John Hare’s God’s Command, Chapter 4, Section 4.1.3, “The Social Character of Obligation”:

Hare now asks if we, by bringing in human nature in this way, have abandoned the distinctive mark of divine command theory, and simply turned it into a species of natural law theory. The argument has not been that the moral law is natural law strictly speaking, but that the content of at least two of the Ten Commandments has been turned into presumptions against taking God to be commanding us to act in a certain way, and these presumptions are taken from what fits human nature. For Scotus, the first table is natural law strictly speaking (except for the “seventh day” prescription). The command to love the neighbor would also be natural law strictly speaking, since we are necessarily commanded to love God, and to love the love of God, and therefore to love the neighbor’s love of God. But Scotus believes in the possibility of reprobation, so there is a restriction needed: we are commanded to love the love of God in the neighbor “at least by anyone whose friendship [God] is pleased to have.” We can and should have a defeasible presumption that we and the neighbor are not among the reprobate, because the judgment is God’s and not ours. Moreover, since we are necessarily commanded to love God, and since human nature is specified in terms of this end, we can say that God necessarily commands what fits human nature. But Scotus does not think that any of the specific commands in the second table can be deduced from this. There are two different possible kinds of deduction from what fits us. There is a deduction of a presumption in two cases, but in no case is there a deduction of an absolute prohibition.

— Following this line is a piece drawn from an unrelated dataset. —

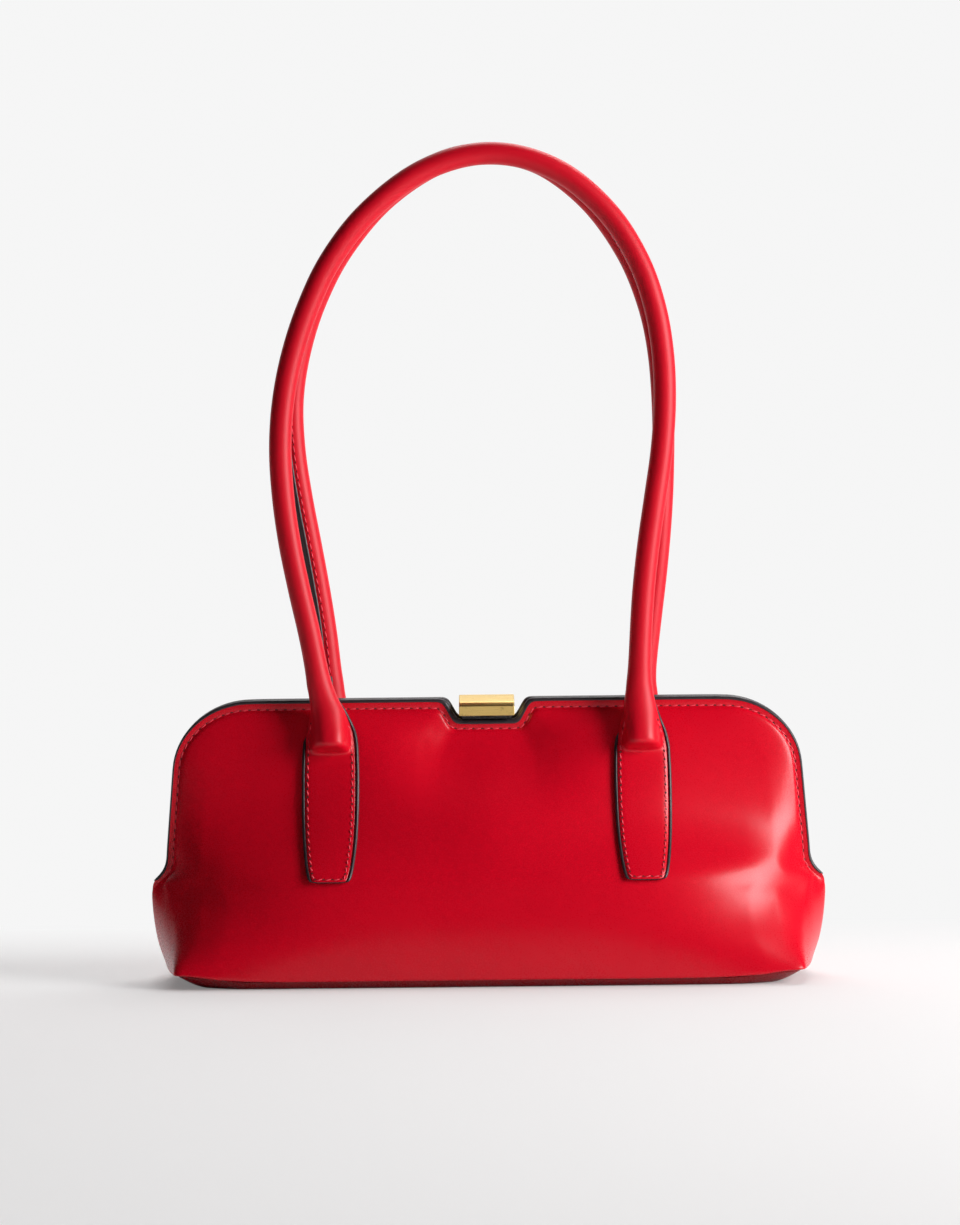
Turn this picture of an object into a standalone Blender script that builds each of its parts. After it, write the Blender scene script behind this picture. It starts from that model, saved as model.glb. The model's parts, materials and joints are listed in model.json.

A second point is more important. The argument so far doesn’t imply the moral law or moral obligation is deducible from human nature even in the case of the prohibitions on killing the innocent or on lying. There can be a presumption against doing something and still not an obligation not to do it. Here we return to Adams and Darwall and their notion of the social character of obligation, which we can accept with one qualification. The social character is that we are obligated to someone, or by someone. [Murphy objects that, whereas tort law always has a tortfeasor and a victim, and so has a “bipolar” structure, this is not true of criminal law, which can have a “monadic” structure in which there may be no victims at all (God and Moral Law, 126). If this is right, we should not say that obligation as such is bipolar. But there is good reason, Hare thinks, explored by Darwall in The Second-Person Standpoint, ch. 5, to think that moral obligation is more like tort law in this respect.] The opposite of “obligatory” is “forbidden.” It is not at all an easy matter to delineate this social character, but the general point seems right. The qualification is that we should not derive the agent’s obligation from the goodness to the agent of the relation that would be damaged by violating the obligation. That would be another form of eudaemonism. But that aside, suppose we start with the way Adams puts the basic idea, that, where there is a violation of an obligation, one “may appropriately have an adverse reaction to it.” The question is: Who is it whose appropriate reaction is here in question? Human beings have limited information, and limited sympathies. Even if we did know the preferences of others, we would tend to prefer the preferences of some people to the preferences of others in a way not countenanced by the moral law.

We might ask, why should we assume that the person to whom we are accountable in an obligation is the same as the person who generated the obligation in the first place? There is a tradition of argument, in Kant, for example, and also in Suarez, that God is legislator, executive ruler, and judge, and that moral law assumes that it is the same person who carries out all three functions. This tradition lay behind the discussion of God’s authority in Ch. 2. In Kant’s terms, the author of the law (which we repeat in our own wills) has to have a holy will, the administration of the law has to be by the “supersensible author nature,” and the judge has to be able to see into our hearts; and there is one person, and it is the same person, who does these three things. We might ask: “Why could it not be three different persons?” After all, in human societies it can be an advantage to have these functions divided. Hare is content to make this modest claim: If there is only one God, that one God is the most appropriate person for these three roles.

If this argument works, or something like it works, we can say that moral obligation requires not just a presumption against doing something but an obligator, and that deducibility from human nature and non-divine facts alone therefore has to be denied. Now we can return at last to Murphy’s dilemma. The first horn proposed that, if God is free to command what God wants, the non-moral and non-divine facts are inert. But if, as Hare has argued, God is constrained though not determined by facts about our nature, these facts will not be inert. The second horn of the dilemma proposed that it is odd to say that we are obligated not by the maximal set of non-moral, non-divine facts (where these include facts about our nature), but God is so constrained. The response is that this is not odd at all. We and God are different. Both God and we are constrained by non-moral and non-divine facts, and neither God nor we are obligated by those facts. But we are obligated by God’s commands. God does not require an obligator at all, but is the obligator. Even in those cases of moral law (if there are any) in which God’s command is constrained by the non-moral, non-divine facts, we are obligated not by those facts but by God’s command.